Having now read both, I'm not sure which I like the most. This one, probably. It is just a crazy, hot mess. It leaves you, even in the end, wondering who in the story is crazier (more unsettled)? Jonathan Lethem, in his introduction, made a good point, that Jackson's writing, at its core "conveys a vast intimacy with everyday evil, with the pathological undertones of prosaic human configurations: a village, a family, a self. She disinterred the wickedness in normality, cataloguing the ways conformity and repression tip into psychosis, persecution, and paranoia, into cruielty and its masochistitic, injury-cherishing twin."

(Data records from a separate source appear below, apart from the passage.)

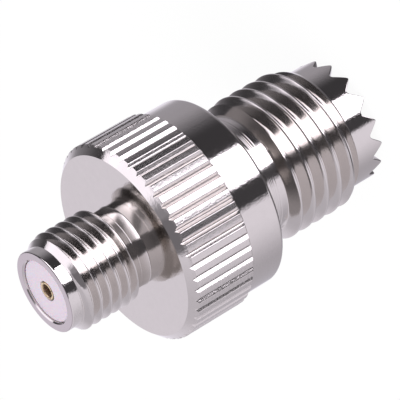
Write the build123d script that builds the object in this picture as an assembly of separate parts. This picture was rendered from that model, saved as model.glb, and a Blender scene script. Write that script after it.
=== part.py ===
from build123d import *
import os
from math import pi, radians, sin, tan

# Coax adapter: one turned body with a threaded jack at each end, in millimetres.
# The axis is +Z. The toothed crown of the large jack stands on z = 0 and the small
# jack points up. Each thread is a plain barrel of its major diameter.

# Large jack: nose with the crown, then a 3/8-24 barrel and its undercut
NOSE_D = 8.15
NOSE_LENGTH = 2.26
LARGE_THREAD_D = 9.525
LARGE_PITCH = 25.4 / 24
LARGE_LEAD_D = 8.74
LARGE_LEAD_LENGTH = 0.85
LARGE_BARREL_LENGTH = 7.75
UNDERCUT_LENGTH = 2.2
UNDERCUT_RELIEF = 0.03
MOUTH_D = 7.0
MOUTH_DEPTH = 2.0

# Crown of teeth at the mouth of the large jack
TOOTH_COUNT = 16
TOOTH_LAND = 0.09
NOTCH_ANGLE = 80
NOTCH_ROOT_R = 0.22
CROWN_TURN = 5.7

# Shoulder and knurled flange
SHOULDER_D = 12.63
SHOULDER_LENGTH = 2.65
SHOULDER_EDGE_R = 0.12
KNURL_D = 13.23
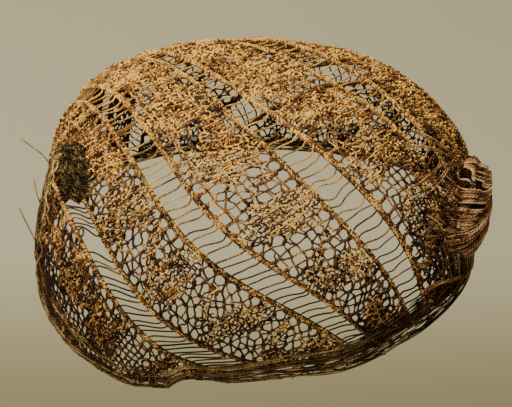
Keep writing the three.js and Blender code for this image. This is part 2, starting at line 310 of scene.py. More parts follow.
def band_value(lane, column):
    """A column of the band table between two bands, or carried on past the last."""
    values = np.array(BANDS[column], float)
    low = np.clip(np.floor(lane).astype(int), 0, len(values) - 2)
    return values[low] + (values[low + 1] - values[low]) * (lane - low)


# The sheaf draws the far cord of one band aside near its end, in mm.
DRAWN_LANE, DRAWN_ALONG, DRAWN_SPREAD, DRAWN_ASIDE = 4.0, 140.0, 30.0, 9.0


def flat_across(lane, along):
    """Where a lane lies across the unrolled net, in mm."""
    past = (along - band_value(lane, "turn") * BAND_PITCH) / BOW_LENGTH
    bow = band_value(lane, "bow") * BAND_PITCH * (1 - hump(past, 1))
    aside = np.interp(lane - DRAWN_LANE, (-0.145, 0.145, 0.9), (0, DRAWN_ASIDE, 0))
    aside = aside * hump(along - DRAWN_ALONG, DRAWN_SPREAD)
    return band_value(lane, "place") * BAND_PITCH + bow + aside


# How much more net than crown there is near the edge, in mm, where it is drawn together.
SPARE = {
    "azimuth": (-180, -150, -110, -92, -72, -45, -20, 0, 40, 120, 180),
    "net": (6, 6, 5, 5, 9, 12, 11, 10, 5, 5, 6),
}
SPARE_REACH = 24.0


def crown_place(along, across):
    """Azimuth, place down the crown and distance to the rolled edge of flat places."""
    flat_x = along * math.cos(BAND_ANGLE) - across * math.sin(BAND_ANGLE)
    flat_y = along * math.sin(BAND_ANGLE) + across * math.cos(BAND_ANGLE)
    azimuth = np.degrees(np.arctan2(flat_y, flat_x))
    arc = np.hypot(flat_x, flat_y)
    spare = np.interp(azimuth, SPARE["azimuth"], SPARE["net"])
    end = arc_rows(azimuth)[..., -1] - roll_height(azimuth)
    slack = end + spare - arc
    drawn = SPARE_REACH + spare
    near = SPARE_REACH * np.clip(slack / drawn, 0, 1) ** (drawn / SPARE_REACH)
    to_edge = np.where(slack > drawn, slack - spare, np.where(slack > 0, near, slack))
    return azimuth, down_at_arc(azimuth, end - to_edge), to_edge


def net_points(along, across, lift):
    """Points on the crown of flat places, and their distance to the rolled edge."""
    azimuth, down, to_edge = crown_place(along, across)
    return off_crown(azimuth, down, np.broadcast_to(lift, np.shape(azimuth))), to_edge


# Where the thread is darker or more golden: azimuth, down, reach in mm and shift of tone. The rows that
# lighten are painted light.
TONE_SHIFTS_AND_PAINTED_LIGHT = [
    # Painted light on the left wall and the front.
    (203, 0.68, 32, 0.10),
    (240, 0.80, 34, 0.10),
    (284, 0.70, 36, 0.09),
    (324, 0.64, 16, -0.14),
    (314, 0.92, 26, -0.16),
    (260, 0.82, 26, -0.06),
    # Painted light on the top, and on the lower back, whose inside shows through the net and lies in shade.
    (90, 0.15, 62, 0.04),
    (60, 0.62, 48, 0.30),
    (110, 0.62, 48, 0.30),
    (155, 0.62, 40, 0.22),
]


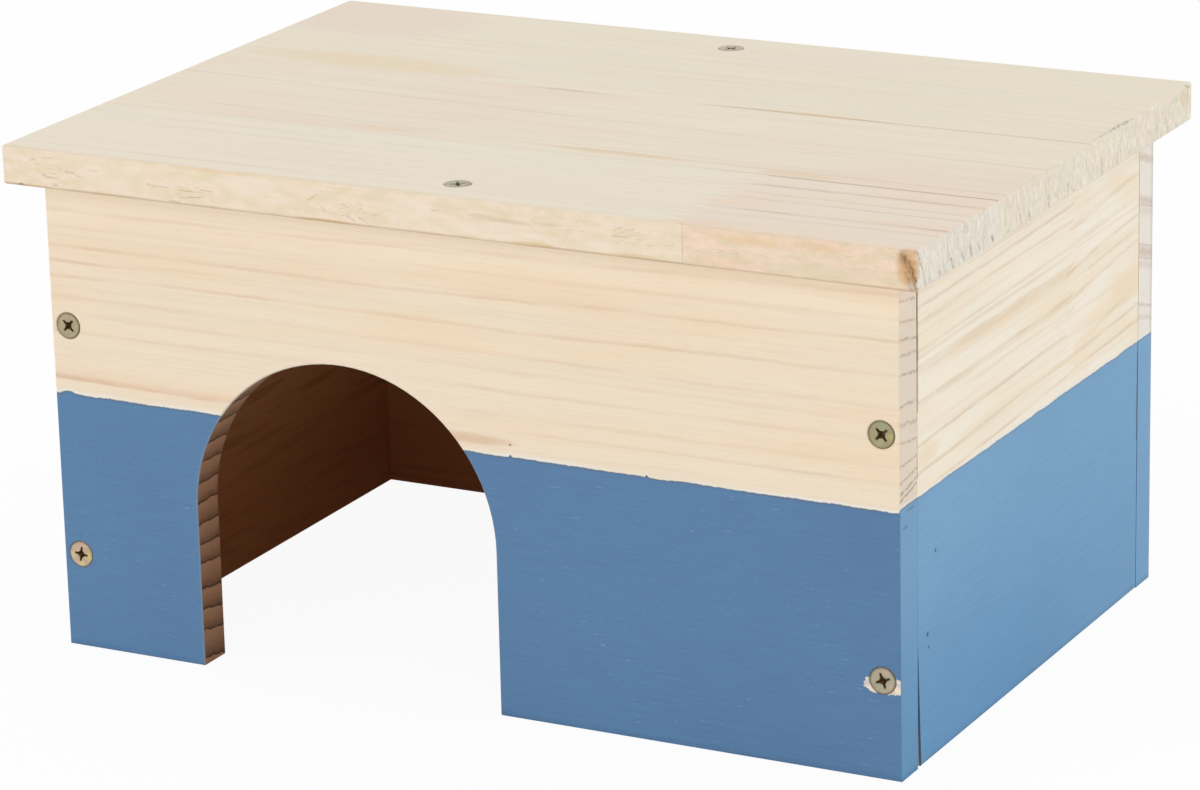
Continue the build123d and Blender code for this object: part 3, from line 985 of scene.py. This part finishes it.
roofFrontRight = {
    **roofBoard,
    "seed": 74.0,
    "tone": tone(236, 222, 206),
    "warmTone": tone(237, 212, 188),
    "warmShare": 0.6,
    "lineShare": 0.85,
    "edgeTone": tone(223, 202, 164),
    "edgePinkTone": tone(236, 204, 178),
    "patchSize": (60, 14, 14),
    "flakeShare": 0.15,
    "edgeGrit": 0.24,
    "endTone": tone(226, 221, 207),
    "endPinkTone": tone(229, 218, 205),
    "strokes": [
        (66, -50.6, 140, -49.4, 0.85, 2.2), (70, -57.4, 140, -57.2, 0.5, 1.5),
        (70, -62.4, 140, -62.2, 0.5, 1.5), (72, -72.4, 140, -71.6, 0.9, 1.4),
        (70, -77.5, 140, -77.0, 0.35, 1.5),
    ],
    "seams": [(52, -41.2, 140, -41.2, 0.6, 0.7)],
    "ticks": [-77.0, -74.0, -69.0, -63.0, -57.0, -52.0, -44.0],
    "endMarks": [
        (-90.2, -0.4, -87.1, 5.8, 0.5, 0.6), (-87.1, 5.8, -85.4, 9.8, 0.5, 0.45),
        (-84.0, 8.4, -83.2, 9.6, 0.7, 0.25), (-77.6, 8.4, -76.6, 9.4, 0.8, 0.5),
        (-75.4, 7.2, -74.4, 9.2, 0.7, 0.35), (-70.2, 7.4, -68.8, 9.6, 0.8, 0.7),
        (-64.2, 7.4, -62.6, 9.2, 0.8, 0.45), (-59.0, 7.0, -57.8, 9.6, 0.8, 0.5),
        (-54.4, 7.4, -52.8, 9.2, 0.7, 0.4), (-45.6, 8.0, -44.6, 9.0, 0.8, 0.75),
        (-62.6, 1.0, -60.8, 2.0, 0.6, 0.22), (-66.0, 1.4, -58.0, 3.4, 0.5, 0.12),
        (-82, 9.8, -72, 9.9, 0.4, 0.2),
    ],
    "stains": [
        ([(67.4, -90, 5, 0.5, 2, 9, 0.5)], tone(186, 156, 122)),
        ([(127.6, -90, 4.4, 4.0, 2.5, 5.6, 0.85)], tone(206, 162, 112)),
        ([(128.4, -90, 9.0, 1.6, 2, 1.6, 0.6)], tone(222, 206, 184)),
        ([(94, -90, 1.8, 30, 2, 2.2, 0.3), (80, -90, 8.6, 12, 2, 1.6, 0.3)], tone(234, 202, 172)),
        ([(104, -90, 2.0, 9, 2, 1.3, 0.3), (86, -90, 2.6, 10, 2, 1.4, 0.3)], tone(228, 192, 142)),
        ([(106, -90, 8.0, 20, 2, 2.6, 0.5)], tone(222, 206, 176)),
    ],
    "knotMarks": [
        (126.2, 1.6, 127.4, 3.6, 1.8, 0.9), (127.4, 3.4, 128.4, 5.8, 1.4, 0.9),
        (128.2, 5.6, 129.2, 8.0, 1.1, 1.0), (129.0, 8.0, 129.7, 10.2, 1.0, 0.9),
        (127.6, 8.2, 128.4, 10.0, 0.9, 0.6), (126.8, 5.6, 127.8, 8.0, 0.8, 0.5),
    ],
    "poreAreas": [(80, -90, 7, 10, 2, 3, 0.35), (104, -90, 3, 14, 2, 2, 0.3)],
}
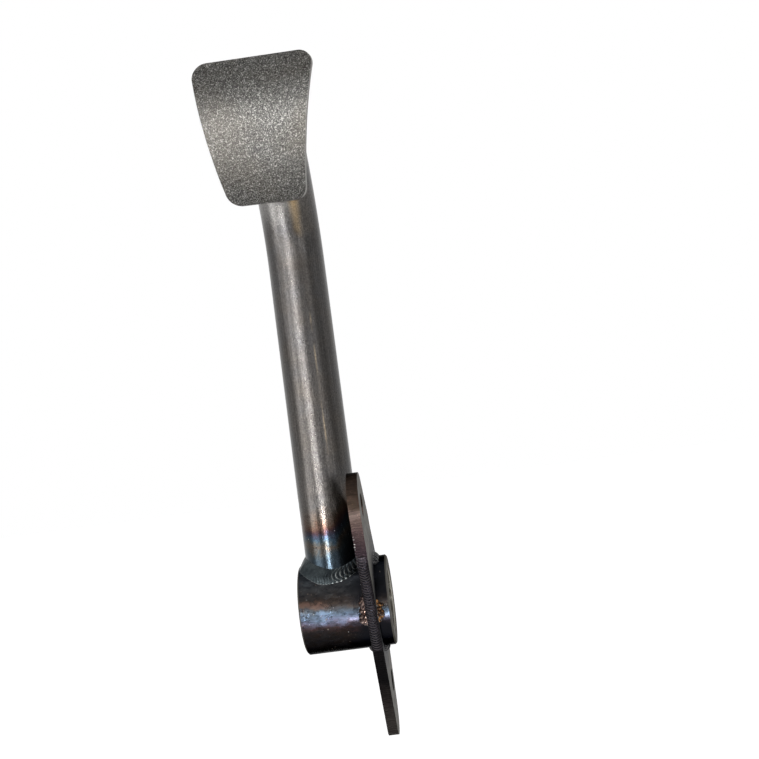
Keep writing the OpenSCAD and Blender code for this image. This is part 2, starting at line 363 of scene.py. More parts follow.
def tubeFinish():
    mat, tree, shader, place = startMetal("armSteel")
    x, y, z = axesOf(tree, place)
    # long draw lines, grey scale streaks and warmer blotches
    lines = speckle(tree, place, tube["drawLines"], 3.0, 0.6)
    streaks = speckle(tree, place, tube["scaleStreaks"], 3.0, 0.65, 0.4)
    blotch = speckle(tree, place, tube["blotches"], 3.0, 0.6)
    colour = blendColour(tree, remap(tree, blotch, 0.35, 0.7), tube["steel"], tube["steelWarm"])
    colour = blendColour(tree, remap(tree, lines, 0.3, 0.75, 0.0, 0.45), colour, tube["scale"])
    streaked = times(tree, remap(tree, streaks, 0.50, 0.64, 0.0, 0.5),
                     remap(tree, z, *metres(tube["streaksFrom"])))
    colour = blendColour(tree, streaked, colour, tube["scale"])
    # brushed near the pad, lightened further as a painted highlight, brightest on the side away from the
    # plate
    brushedSheen = times(tree, fade(tree, z, *metres(tube["brushedSheenFrom"])), fade(tree, x, 0.006, -0.003, 0.15))
    colour = blendColour(tree, times(tree, brushedSheen, 0.7), colour, tube["brushedSheen"])
    # heat tint: bands by height that climb towards the plate's side
    toPlate = fade(tree, x, -0.003, 0.012)
    wander = tube["tintWave"] * mm
    wave = remap(tree, speckle(tree, place, 120.0, 3.0, 0.6), 0.3, 0.7, -wander, wander)
    height = minus(tree, plus(tree, z, wave), times(tree, toPlate, tube["tintClimb"] * mm))
    low, high = metres(tube["tintSpan"])
    heated = fade(tree, height, high, high - tube["tintEdge"] * mm)
    tinted = bands(tree, remap(tree, height, low, high), tube["tints"])
    colour = blendColour(tree, heated, colour, tinted)
    # the side by the plate is burnt darker, and painted darker still as the shade of the gap to the plate
    burntAndShaded = times(tree, toPlate, fade(tree, z, *metres(tube["burntAndShadedBelow"]), 0.0, 0.72))
    colour = blendColour(tree, burntAndShaded, colour, tube["burntAndShaded"])
    # straw tint on the front, where the arm meets the pad
    stripe = fade(tree, apart(tree, x, tube["strawAt"] * mm), tube["strawHalf"] * mm, 0.0)
    straw = times(tree, stripe, fade(tree, plus(tree, z, wave), *metres(tube["strawFrom"])),
                  remap(tree, axesOf(tree, surfaceNormal(tree))[1], -0.1, -0.4))
    colour = blendColour(tree, straw, colour, tube["straw"])
    # a pale broken line on the front, where the tube was rolled shut
    line = fade(tree, apart(tree, x, tube["seamAt"] * mm), tube["seamHalf"] * mm, 0.0)
    broken = remap(tree, speckle(tree, place, tube["seamBreaks"], 3.0, 0.7), 0.46, 0.60)
    seam = times(tree, line, broken, remap(tree, y, 0.0, -0.006), remap(tree, z, *metres(tube["seamFrom"])),
                 remap(tree, z, *metres(tube["seamBelow"])), 0.50)
    colour = blendColour(tree, seam, colour, tube["seam"])
    # close grain over everything, a little longer than wide
    grain = speckle(tree, vectorCalc(tree, "MULTIPLY", place, (1.0, 1.0, 0.7)), tube["grain"], 2.0, 0.6)
    dull = blendColour(tree, 1.0, colour, tube["grainDark"], "MULTIPLY")
    bright = blendColour(tree, 1.0, colour, tube["grainLight"], "MULTIPLY")
    colour = blendColour(tree, remap(tree, grain, 0.38, 0.62), dull, bright)
    fine = speckle(tree, place, tube["fineLines"])
    rough = remap(tree, fine, 0.25, 0.75, tube["roughness"] - 0.06, tube["roughness"] + 0.10)
    rough = minus(tree, rough, times(tree, heated, 0.10))
    # fewer pits where the tube is heated or brushed
    pits = remap(tree, speckle(tree, place, tube["grain"], 2.0, 0.6), 0.3, 0.62)
    smooth = times(tree, calc(tree, "MAXIMUM", heated, brushedSheen), 0.55)
    normal = bump(tree, times(tree, pits, minus(tree, 1.0, smooth)), tube["pit"] * mm, 0.45)
    normal = bump(tree, lines, tube["draw"] * mm, 0.8, normal)
    finishMetal(tree, shader, colour, rough, normal)
    return mat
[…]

Perfectly stated. That's why Lethem makes the big bucks. Jackson gets the big bucks because like David Lynch, Alfred Hitchcock, and Patricia Highsmith, Jackson has the pulse on suburban American wickedness. As I was reading this story, it made me think of the tribal and vicious nature of my Arizona neighbors and friends when presented with something different, odd, and perhaps a bit scary. But not just in my home town. It could be in Montgomery, Pittsburg, Charlottesville. We are living NOW in an era when it doesn't take much for your neighbor to grab a torch, a pitchfork, and come after YOU.